> _Written exercise_: Copy each line below in which the word "Identity" occurs.

> _Dataset extract_:
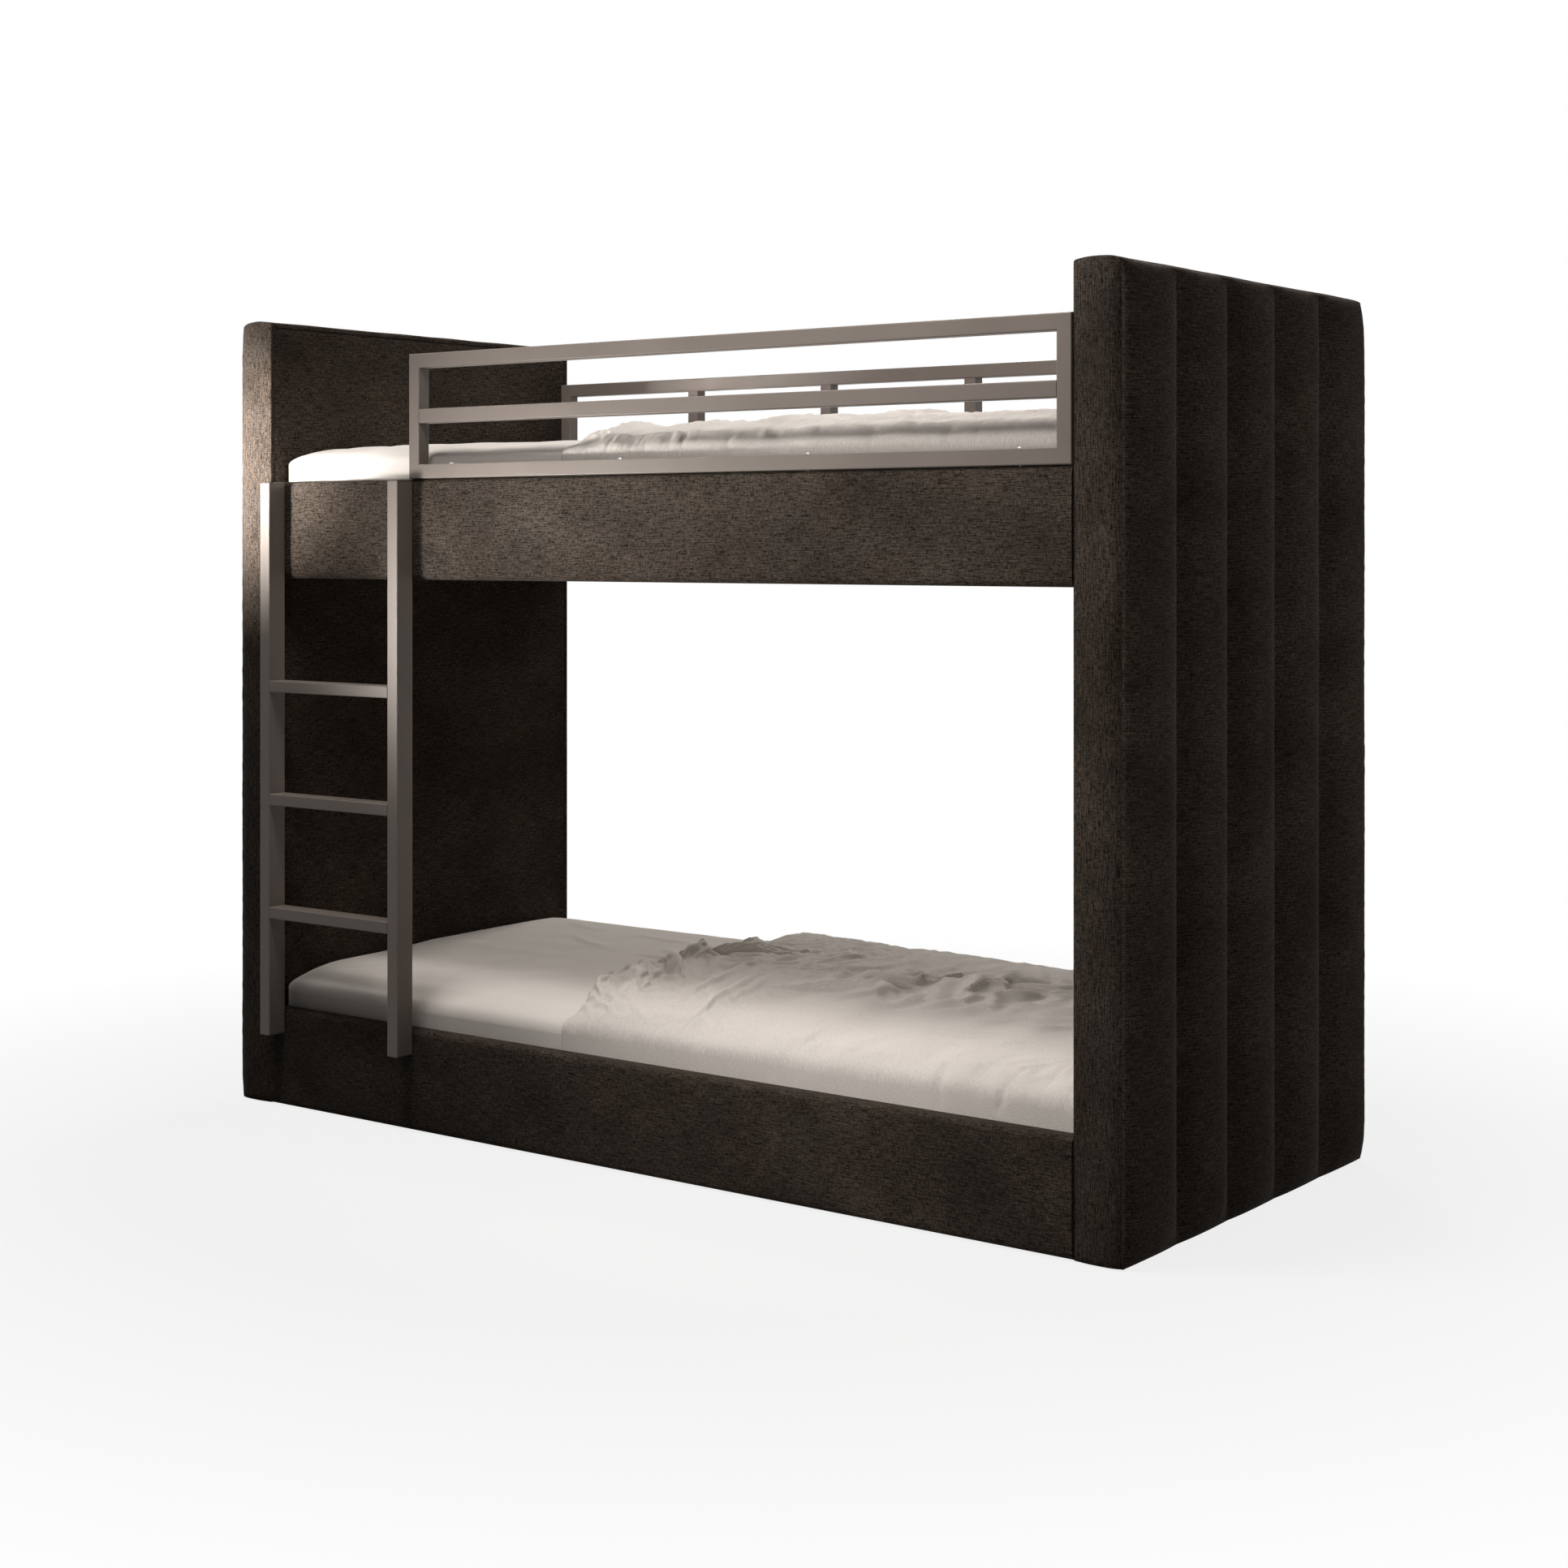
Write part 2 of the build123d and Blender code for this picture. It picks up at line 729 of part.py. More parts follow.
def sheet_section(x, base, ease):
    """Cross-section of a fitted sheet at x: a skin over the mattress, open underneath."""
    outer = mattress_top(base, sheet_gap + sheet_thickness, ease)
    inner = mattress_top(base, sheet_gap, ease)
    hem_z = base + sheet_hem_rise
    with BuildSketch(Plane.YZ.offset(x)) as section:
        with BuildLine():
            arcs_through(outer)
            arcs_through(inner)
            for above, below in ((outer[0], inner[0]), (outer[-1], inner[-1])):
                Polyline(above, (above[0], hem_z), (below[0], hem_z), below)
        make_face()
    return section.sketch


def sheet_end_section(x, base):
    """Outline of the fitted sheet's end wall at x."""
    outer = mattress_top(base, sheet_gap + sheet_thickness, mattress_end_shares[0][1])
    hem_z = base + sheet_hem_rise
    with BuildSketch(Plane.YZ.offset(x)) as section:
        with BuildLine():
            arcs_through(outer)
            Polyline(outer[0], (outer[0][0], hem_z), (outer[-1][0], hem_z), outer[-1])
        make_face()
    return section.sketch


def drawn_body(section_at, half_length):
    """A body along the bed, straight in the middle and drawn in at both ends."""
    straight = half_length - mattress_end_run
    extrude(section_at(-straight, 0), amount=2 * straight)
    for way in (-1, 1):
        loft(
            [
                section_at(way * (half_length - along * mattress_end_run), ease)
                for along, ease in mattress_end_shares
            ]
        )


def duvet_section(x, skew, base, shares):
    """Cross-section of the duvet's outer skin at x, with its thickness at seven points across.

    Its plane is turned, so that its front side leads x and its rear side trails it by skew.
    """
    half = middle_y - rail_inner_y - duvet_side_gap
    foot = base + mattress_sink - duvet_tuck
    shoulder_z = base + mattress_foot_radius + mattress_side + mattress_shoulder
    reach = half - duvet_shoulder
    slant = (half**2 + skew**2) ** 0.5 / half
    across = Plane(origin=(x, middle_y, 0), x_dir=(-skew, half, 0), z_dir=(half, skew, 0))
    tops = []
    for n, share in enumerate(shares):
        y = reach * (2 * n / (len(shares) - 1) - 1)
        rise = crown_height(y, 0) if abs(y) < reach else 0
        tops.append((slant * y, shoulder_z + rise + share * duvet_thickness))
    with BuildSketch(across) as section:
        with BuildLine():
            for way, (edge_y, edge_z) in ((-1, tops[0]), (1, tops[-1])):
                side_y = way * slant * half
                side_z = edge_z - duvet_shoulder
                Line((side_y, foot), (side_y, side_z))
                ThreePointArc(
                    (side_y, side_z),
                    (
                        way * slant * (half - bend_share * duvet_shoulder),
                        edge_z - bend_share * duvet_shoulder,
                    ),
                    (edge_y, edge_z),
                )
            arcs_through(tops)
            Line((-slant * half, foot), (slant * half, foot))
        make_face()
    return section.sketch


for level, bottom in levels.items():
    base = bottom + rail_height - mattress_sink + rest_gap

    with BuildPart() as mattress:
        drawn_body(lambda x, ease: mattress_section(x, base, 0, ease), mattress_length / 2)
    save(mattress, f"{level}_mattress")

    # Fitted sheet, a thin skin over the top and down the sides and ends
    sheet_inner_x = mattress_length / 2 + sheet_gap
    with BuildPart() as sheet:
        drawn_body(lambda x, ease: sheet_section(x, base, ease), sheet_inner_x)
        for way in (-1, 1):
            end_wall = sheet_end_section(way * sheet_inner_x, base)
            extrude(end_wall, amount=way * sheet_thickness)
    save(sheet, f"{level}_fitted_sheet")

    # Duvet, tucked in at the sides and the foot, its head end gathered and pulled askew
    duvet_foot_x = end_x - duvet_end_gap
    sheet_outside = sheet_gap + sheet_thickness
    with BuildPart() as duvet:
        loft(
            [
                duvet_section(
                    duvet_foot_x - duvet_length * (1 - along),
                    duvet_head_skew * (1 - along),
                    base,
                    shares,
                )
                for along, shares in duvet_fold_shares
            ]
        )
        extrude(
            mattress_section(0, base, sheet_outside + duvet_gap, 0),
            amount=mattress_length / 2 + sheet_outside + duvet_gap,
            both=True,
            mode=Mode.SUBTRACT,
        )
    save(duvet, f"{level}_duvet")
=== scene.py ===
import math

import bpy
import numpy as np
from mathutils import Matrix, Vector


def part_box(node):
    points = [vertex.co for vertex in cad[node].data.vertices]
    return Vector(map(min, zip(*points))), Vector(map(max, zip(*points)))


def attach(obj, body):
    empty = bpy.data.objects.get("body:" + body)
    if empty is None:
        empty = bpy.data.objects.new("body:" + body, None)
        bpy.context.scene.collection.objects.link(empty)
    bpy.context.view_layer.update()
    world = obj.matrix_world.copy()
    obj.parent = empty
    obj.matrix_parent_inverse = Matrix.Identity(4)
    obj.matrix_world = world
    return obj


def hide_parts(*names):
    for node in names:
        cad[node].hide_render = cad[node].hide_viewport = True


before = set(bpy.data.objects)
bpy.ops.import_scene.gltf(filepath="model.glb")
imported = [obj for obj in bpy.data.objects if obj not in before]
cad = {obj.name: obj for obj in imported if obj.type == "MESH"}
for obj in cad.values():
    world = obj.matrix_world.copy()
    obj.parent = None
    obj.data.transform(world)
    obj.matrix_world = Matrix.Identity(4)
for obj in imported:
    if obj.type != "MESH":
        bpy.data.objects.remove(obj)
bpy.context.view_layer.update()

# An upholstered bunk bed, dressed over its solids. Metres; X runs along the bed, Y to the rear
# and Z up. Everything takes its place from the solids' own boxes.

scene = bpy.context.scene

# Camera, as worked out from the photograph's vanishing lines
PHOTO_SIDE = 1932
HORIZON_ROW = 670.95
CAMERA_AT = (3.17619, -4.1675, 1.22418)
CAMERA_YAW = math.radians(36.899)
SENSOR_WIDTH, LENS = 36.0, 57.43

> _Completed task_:
    obj.matrix_parent_inverse = Matrix.Identity(4)
    obj.matrix_world = Matrix.Identity(4)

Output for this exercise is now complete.